To further this point, when I received my review copy of this book I sat down to read it - starting at the first chapter as you do. Within 10-15 minutes I was hooked on reading more and more, Within the first couple of chapters I had gotten a completely different view of the games industry - It really does (as it says on the front cover) shake up the way you think about the industry. With some of the other technical books I've reviewed so far I haven't actually needed to read every last paragraph - I always read the majority of the book, but as in the case of the game programming gems series, I didn't need to read every last little bit of the book. As a break with tradition I did read all of this book, all 24 chapters, before starting to write this review. By the end of this book I had a completely different perspective on things, I get the feeling that I now understand the games industry much better than I did before. Whilst I'm no veteran of completed game projects, I have designed and made a few small games in the last few years - the design process of each has mostly been a few scribbles on a piece of paper and the rest floating around in my head. This book will allow me to make a much better, structured and realistic design document - and then go about producing the game in a much better and much more efficient style.

Whilst it's very clear from early on in the book that the authors know what they're talking about, and the points and strategies they suggest are all very well thought out, and backed up with strong reasoning/arguments, it's the case studies that shine through. Whilst most of the case studies are entirely abstract/theoretical, there are a few based on or taken from commercial projects that you may well own or have played (Quake, Quake 2, Starcraft, Warcraft etc...), and all of them serve an interesting point or example - and further explain any points being brought up in the text itself. One of the recurring case studies is the imaginary "FlyBusters III - Beyond the fly paper" (what a great name!), at one point in the book it discusses team interaction, particularly with respect to finding/fixing bugs; The authors use two case studies here - one where things go well, and one where things go badly - and it illustrates the authors points brilliantly.

Where it falls down

One of the biggest problems with this book is that much of the critiscm of styles/games and the case studies take a very subjective viewpoint. There are quite a few sections where I would of preferred a bit more objectivity, and a more two sided discussion of the theory. This comes down in some cases simply as a preference of certain games - I think I can quite safely say that the authors liked the game "Starcraft" an awful lot (not that there's anything wrong with this), but it's this fact that stops them from saying anything bad about it, it becomes completely one-sided and biased when they start talking about it! Whilst this in itself wont annoy that many people much, it's some of the other theories that will irritate you more (maybe); They preach that certain methods are the ONLY way of getting things done properly, and I'd have to disagree in some cases. Simple as that.

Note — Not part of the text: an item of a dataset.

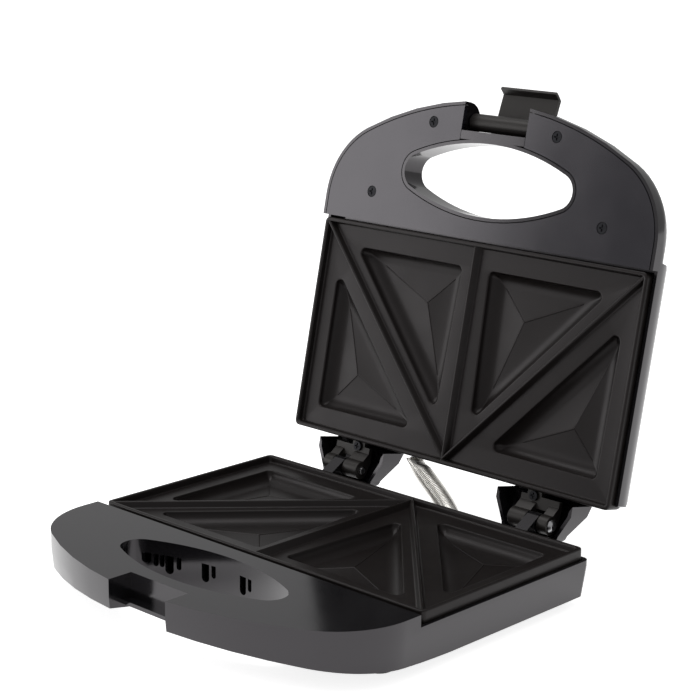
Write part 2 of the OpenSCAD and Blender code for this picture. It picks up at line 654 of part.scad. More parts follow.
// Ventilation slots in the bottom cover
floor_slots = 6;
slot_mid = 40;
slot_w = 44;
slot_t = 3;
slot_from = 0.2 * plate_d;
slot_step = 0.1 * plate_d;
module base_bottom_cover() color(casing_c) base_at() difference() {
  intersection() {
    hull() {
      translate([0, 0, -9]) linear_extrude(1) outline(wall + fit);
      translate([0, 0, -base_h]) linear_extrude(0.5) outline(wall + base_draft + fit);
    }
    along_x(2 * half_w) difference() {
      base_profile(0);
      translate([0, cover_t]) base_profile(0);
      translate([front_y - 2, -base_h - 1]) square([2, base_h + 2]);
    }
  }
  translate([0, oval_y, -base_h - 1]) linear_extrude(base_h) oval(oval_w, oval_d, tube_t + fit);
  translate([-notch_w - wall - fit, front_y - 1, -base_h - 1])
    cube([2 * (notch_w + wall + fit), -notch_set + wall + fit - front_y + 1, base_h]);
  for (k = [0:floor_slots - 1], s = [-1, 1])
    translate([s * slot_mid - slot_w / 2, slot_from + k * slot_step, -base_h - 1])
      cube([slot_w, slot_t, cover_t + 2]);
  at_cover_screws() translate([0, 0, -base_h - 1]) cylinder(r = screw_r + 0.3, h = base_h);
  for (p = cover_screw_points, s = [-1, 1]) translate([s * p[0], p[1], floor_z(p[1]) - 1])
    cylinder(r = head_r + 0.3, h = 1.8);
  for (s = [-1, 1], y = [-foot_front, plate_d - foot_rear]) translate([s * foot_x, y, -base_h - 1])
    cylinder(r = stem_r + 0.1, h = cover_t + stem_room);
}
module base_cover_screws() color(dark_steel_c) base_at()
  for (p = cover_screw_points, s = [-1, 1]) translate([s * p[0], p[1], floor_z(p[1]) + 0.8]) screw(screw_len);

// Rubber foot with a stem that plugs into the bottom cover
module foot(s, y) color(rubber_c) base_at() translate([s * foot_x, y, floor_z(y)]) {
  foot_len = foot_h + base_h + floor_z(y);
  difference() {
    union() {
      translate([0, 0, -foot_len]) cylinder(r1 = foot_r - 0.8, r2 = foot_r, h = 1.2);
      translate([0, 0, -foot_len + 1.2]) cylinder(r = foot_r, h = foot_len - 1.8);
    }
    translate([0, 0, -foot_len - 1]) cylinder(r = 3.4, h = 2.6);
  }
  translate([0, 0, -0.7]) cylinder(r = stem_r, h = cover_t + 1.2);
  translate([0, 0, cover_t + 0.4]) cylinder(r1 = stem_r + 0.8, r2 = stem_r - 0.6, h = 1.6);
}
module foot_front_left() foot(-1, -foot_front);
module foot_front_right() foot(1, -foot_front);
module foot_rear_left() foot(-1, plate_d - foot_rear);
module foot_rear_right() foot(1, plate_d - foot_rear);

module lower_plate() color(plate_c) base_at() cooking_plate();
module lower_heating_element() color(dark_steel_c) base_at() heating_element();
module lower_reflector() color(sheet_c) base_at() reflector();
module lower_plate_screws() color(steel_c) base_at() plate_screws();

block_y = plate_d - 13;
block_x = 62;
block_pitch = 8;
block_d = 9;
block_h = 7.5;
module terminal_block() color(bakelite_c) base_at() difference() {
  translate([-block_x - 1.5 * block_pitch, block_y, -base_h + cover_t + 0.1])
    cube([3 * block_pitch, block_d, block_h]);
  for (i = [-1:1]) let (x = -block_x + block_pitch * i) {
    y_rod(1.3, x, block_y - 1, block_y + block_d + 1, -base_h + cover_t + 3.4);
    translate([x, block_y + block_d / 2, -base_h + cover_t + 5]) cylinder(r = 1.6, h = block_h);
  }
}
module cord_inlet_bush() color(rubber_c) base_at() difference() {
  union() {
    y_rod(gland_r - 0.1, inlet_x, rear_y - wall - 0.3, rear_y + 0.9, inlet_z);
    y_rod(gland_r + 1.6, inlet_x, rear_y + 0.9, rear_y + 2.6, inlet_z);
  }
  y_rod(inlet_r, inlet_x, rear_y - wall - 3, rear_y + 4, inlet_z);
}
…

The other aspect is that this book is aimed almost entirely at team-based game development, which is to be expected entirely - game development is very difficult to do as a one-man-band. But there are many different "levels" of team - from 4 people working over the internet, to 25 people in a fully kitted out office complex. This book seems to be aimed primarily at the commercial level team - people who work on games for a living, earn a salary from it and have a proper office, whilst the theories and ideas presented here are aimed at those teams it is still applicable to those working as smaller less-formal development teams. The sections on design documents and project postmortems are just as useful to the small-team developer as the full-blown commercial developer, but the sections on management are going to be of very little use to small-team/hobbyist developers...

The Bottom Line

Well, the bottom line is fairly simple really - this is a good book, you will learn lots from it. The question is whether you want to pay good money for this book, and just how much use you will get out of some sections. Check out the summary, and make your own decision...

Good Things Bad Things
• The best (if not only) book of its kind currently in print. • Aimed mostly at the commercial-level teams
• Will change your view on how to design and produce games. • The subjective nature of some comments can be a bit annoying at times
• Excellent case studies illustrate the arguments made in the text.